Obama has to walk through a racial minefield all the time.
No one in American political history has ever managed to pull it off as smoothly as he has so far. I know what it's like in a tiny way having a stereotype hang over you - hence my acceptance that the word "hysterical", for example, will always be more consistently deployed against a gay man than a straight man. But I'm not a pol and don't mind being defined that way by those more interested in identity than argument. Obama has no such luxury. He needs the votes.
He was respectful to McCain but also more confident looking him in the eye. He was forceful without appearing angry. He was calm without seeming professorial. Because he makes it look relatively easy doesn't mean it isn't actually extremely hard.

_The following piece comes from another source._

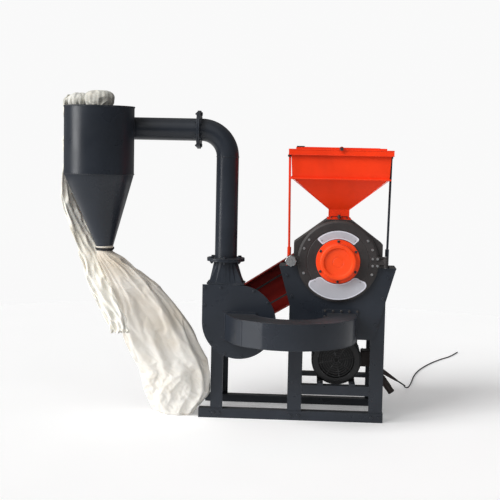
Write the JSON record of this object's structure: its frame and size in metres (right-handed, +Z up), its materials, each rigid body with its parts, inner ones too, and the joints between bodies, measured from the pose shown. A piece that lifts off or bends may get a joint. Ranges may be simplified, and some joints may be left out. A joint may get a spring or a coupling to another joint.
{
  "type": "hammer mill",
  "caption": "Belt-driven hammer mill on a steel stand, with a square hopper, hinged drum door, suction blower, cyclone, filter sock and collecting sack.",
  "frame": {"origin": "on the floor, at the centre of the machine's footprint box without its cable", "axes": "+Z up, -Y towards the operator and the mill's door, +X to the operator's right; mill, motor and blower shafts all run along Y"},
  "size_m": [2.35, 2.5821, 1.6992],
  "materials": {
    "slate_paint": "satin dark slate-grey paint on welded sheet and angle",
    "orange_paint": "satin orange-red paint on folded sheet",
    "cap_orange_paint": "gloss orange paint on a turned casting",
    "cast_iron": "dark painted casting with fine grain",
    "bright_steel": "turned or ground steel",
    "silver_paint": "plain pale silver plate",
    "motor_paint": "near-black motor enamel",
    "belt_rubber": "matt black belt rubber",
    "cable_rubber": "dull black cable sheath",
    "dark_plastic": "dark brown-black moulding",
    "woven_cloth": "off-white plain woven cotton"
  },
  "bodies": {
    "root": {"left_leg_frame": "slate_paint", "middle_leg_frame": "slate_paint", "right_leg_frame": "slate_paint", "bottom_rail_front": "slate_paint", "bottom_rail_rear": "slate_paint", "blower_rail_front": "slate_paint", "blower_rail_rear": "slate_paint", "motor_rail_front": "slate_paint", "motor_rail_rear": "slate_paint", "discharge_hood": "slate_paint", "mill_housing": "cast_iron", "screen": "bright_steel", "door_hinge_pin": "bright_steel", "mill_bearing_pedestal": "cast_iron", "motor_body": "motor_paint", "fan_cowl": "motor_paint", "motor_slide_base": "slate_paint", "terminal_box": "dark_plastic", "cable_gland": "dark_plastic", "power_cable": "cable_rubber", "drive_belt": "belt_rubber", "blower_belt": "belt_rubber", "belt_guard": "orange_paint", "blower_front_plate": "slate_paint", "blower_casing": "slate_paint", "blower_bearing_pedestal": "cast_iron", "suction_duct": "slate_paint", "outlet_transition": "slate_paint", "riser_pipe": "slate_paint", "cyclone": "slate_paint", "hopper": "orange_paint", "lid_hinge_pin": "bright_steel", "hopper_stay_left": "orange_paint", "hopper_stay_right": "slate_paint", "collecting_sack": "woven_cloth", "filter_sock": "woven_cloth"},
    "rotor": {"mill_shaft": "bright_steel", "rotor_discs": "cast_iron", "hammer_pin_1": "bright_steel", "hammer_pin_2": "bright_steel", "hammer_pin_3": "bright_steel", "hammer_pin_4": "bright_steel", "mill_pulley": "cast_iron"},
    "hammer_one": {"hammer_1": "bright_steel"},
    "hammer_two": {"hammer_2": "bright_steel"},
    "hammer_three": {"hammer_3": "bright_steel"},
    "hammer_four": {"hammer_4": "bright_steel"},
    "door": {"mill_door": "cast_iron", "hub_cap": "cap_orange_paint", "blank_plate_upper": "silver_paint", "blank_plate_lower": "silver_paint"},
    "clamp": {"clamp_bolt": "bright_steel"},
    "nut": {"clamp_nut": "bright_steel"},
    "gate": {"feed_gate": "bright_steel"},
    "lid": {"hopper_lid": "orange_paint"},
    "motor_rotor": {"motor_shaft": "bright_steel", "motor_pulley": "cast_iron"},
    "fan": {"blower_shaft": "bright_steel", "impeller": "bright_steel", "blower_pulley": "cast_iron"}
  },
  "joints": [
    {"name": "rotor_spin", "type": "hinge", "parent": "root", "child": "rotor", "pos_m": [0.5465, 0.04, 0.85], "axis": [0, 1, 0], "continuous": true},
    {"name": "hammer_1_swing", "type": "hinge", "parent": "rotor", "child": "hammer_one", "pos_m": [0.62428, 0.04, 0.92778], "axis": [0, 1, 0], "range_deg": [-90, 90]},
    {"name": "hammer_2_swing", "type": "hinge", "parent": "rotor", "child": "hammer_two", "pos_m": [0.46872, 0.04, 0.92778], "axis": [0, 1, 0], "range_deg": [-90, 90]},
    {"name": "hammer_3_swing", "type": "hinge", "parent": "rotor", "child": "hammer_three", "pos_m": [0.46872, 0.04, 0.77222], "axis": [0, 1, 0], "range_deg": [-90, 90]},
    {"name": "hammer_4_swing", "type": "hinge", "parent": "rotor", "child": "hammer_four", "pos_m": [0.62428, 0.04, 0.77222], "axis": [0, 1, 0], "range_deg": [-90, 90]},
    {"name": "door_swing", "type": "hinge", "parent": "root", "child": "door", "pos_m": [0.7925, -0.042, 0.85], "axis": [0, 0, 1], "range_deg": [0, 110]},
    {"name": "clamp_swing", "type": "hinge", "parent": "root", "child": "clamp", "pos_m": [0.3035, -0.015, 0.85], "axis": [0, 0, -1], "range_deg": [0, 90]},
    {"name": "nut_spin", "type": "hinge", "parent": "clamp", "child": "nut", "pos_m": [0.3035, -0.08, 0.85], "axis": [0, 1, 0], "continuous": true},
    {"name": "gate_slide", "type": "slide", "parent": "root", "child": "gate", "axis": [0, -1, 0], "range_m": [0, 0.07]},
    {"name": "lid_swing", "type": "hinge", "parent": "root", "child": "lid", "pos_m": [0.5465, 0.264, 1.429], "axis": [-1, 0, 0], "range_deg": [0, 100]},
    {"name": "motor_spin", "type": "hinge", "parent": "root", "child": "motor_rotor", "pos_m": [0.5545, 0.3, 0.317], "axis": [0, 1, 0], "continuous": true},
    {"name": "blower_spin", "type": "hinge", "parent": "root", "child": "fan", "pos_m": [0.0465, 0.1, 0.535], "axis": [0, 1, 0], "continuous": true}
  ],
  "couplings": [
    {"joint": "motor_spin", "follows": "rotor_spin", "ratio": 0.83333},
    {"joint": "blower_spin", "follows": "rotor_spin", "ratio": 1.1364}
  ]
}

http://andrewsullivan.theatlantic.com/the_daily_dish/2008/09/obama-and-debat.html#more
While I watched the debate with you and we all seemed to agree that it was a relatively even match, on second thought, I've decided that Obama won. Both candidates frequently went off issue, cited unpersuasive statistics (without providing enough context), and failed to answer the questions. But at the end of the day, all Obama had to do was prove that he was equally capable of addressing difficult foreign policy problems as McCain (given his lack of experience). Combining this with the fact that he was able to clearly articulate his tax policy and bring up McCain's voting record on Iraq, I think I'd call him the winner. Even so, I doubt his 'victory' was decisive enough to change the polls in any meaningful way.